Die Gäste im wieder einmal bis auf den letzten Platz ausverkauften Heimathaus waren nicht nur zum „Toulustern“ (Zuhören) gekommen, sondern durften auch „all tohaupe“ (alle zusammen) mitsingen. So stimmte Hubert Hagedorn auf dem „Trekkebüdel“ (Ziehharmonika) etwa das Lied „Up de Nordwest-Iesenbahne“ an, eine Adaption der „Schwäb’sche Eisebahne“, die er auf Platt und die Stationen Halen, Braumske, Hiesepe, Alfhusen und so weiter umgetextet hatte.
Das Besondere an der Hollager Plattdeutsch-Gruppe ist, dass sie drei Generationen an Mitwirkenden umfasst und sich so um ihr Fortbestehen keine Sorgen machen muss. Ole Sandmann war zum vierten Mal dabei, er ist mit seinen zehn Jahren bereits ein alter Bühnenhase, der schon fast kein Höckerchen mehr braucht, um über das Rednerpult hinwegzugucken. Oder Jonas Sandmann, 19 Jahre, elfter Auftritt. Markus Bockholt und Sophia Wulftange ergänzten die Riege der kräftig beklatschten Jugendlichen in der Bütt.

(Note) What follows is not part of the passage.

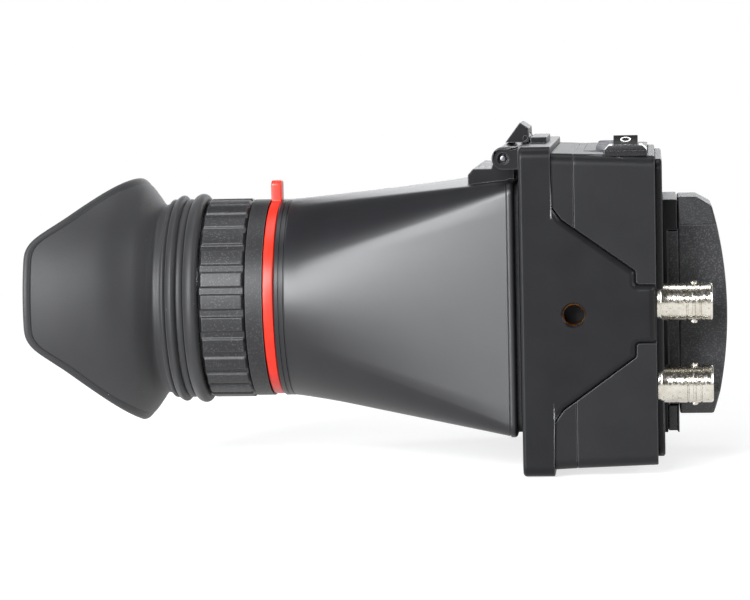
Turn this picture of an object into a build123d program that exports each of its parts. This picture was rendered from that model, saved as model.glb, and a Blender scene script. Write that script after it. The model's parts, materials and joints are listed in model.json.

Aber auch die älteren „Plattdütsken van’n Holger Hoff“ Anni Pott, Agnes Kohstall, Josef Kolde, Dieter Hübner, Rudi Müller, Christian Sandmann, Siegfried Wulftange und Anni Tepe landeten mit ihren schwungvoll vorgetragenen Geschichten zahlreiche Volltreffer bei den „Touhörers“.. (NOZ vom 12.11.2013)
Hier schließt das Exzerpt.